Jakarta, Beritasatu.com - Jargon kesetaraan gender sering digemakan oleh para aktivis sosial, kaum perempuan, hingga para politikus Indonesia. Apakah kesetaraan gender antara perempuan dan pria di Indonesia sudah merata? Menjawab pertanyaan tersebut, psikolog keluarga dan remaja, Roslina Verauli memaparkan data terkait Indeks Kesenjangan Gender (IKG) periode 2015-2017. Diketahui ,masih terdapat kesenjangan peran gender yang signifikan di tiap wilayah.

Mengapa gender dipersoalkan? Dikatakan Roslina, secara sosial gender telah melahirkan perbedaan peran, tanggung jawab, hak dan fungsi, serta ruang aktivitas laki-laki dan perempuan dalam masyarakat. Perbedaan tersebut akhirnya membuat masyarakat cenderung diskriminatif dan pilih-pilih perlakuan akan akses, partisipasi, serta kontrol dalam hasil pembangunan laki-laki dan perempuan.

Menurutnya dalam kehidupan sehari-hari, perempuan selalu dinilai sebagai makhluk yang lebih inferior dari laki-laki. Perempuan dianggap sebagai makhluk yang lemah, sehingga harus berada di bawah kekuasaan laki-laki. Hal tersebut akhirnya menimbulkan diskriminasi terhadap kaum perempuan dalam lingkungan masyarakat, bahkan sampai dalam lingkungan keluarga.

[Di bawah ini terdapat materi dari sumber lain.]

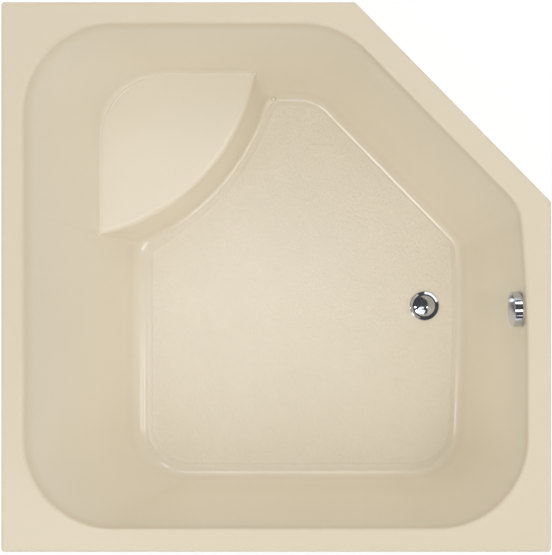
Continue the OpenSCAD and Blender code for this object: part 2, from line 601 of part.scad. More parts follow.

"Masalah ini berawal karena kita menganut paham tradisi dengan stereotipe, bahwa persoalan perempuan harus bersifat feminin berambut panjang, sedangkan laki-laki yang masuk dapur dibilang aneh. Padahal, peran tersebut tidak berkaitan dengan gender, karena sudah tidak relevan dengan sosial budaya kita saat ini,” terangnya dalam peresmian program Koki Muda Sejati, di kawasan Jakarta Selatan, Senin (26/8/2019).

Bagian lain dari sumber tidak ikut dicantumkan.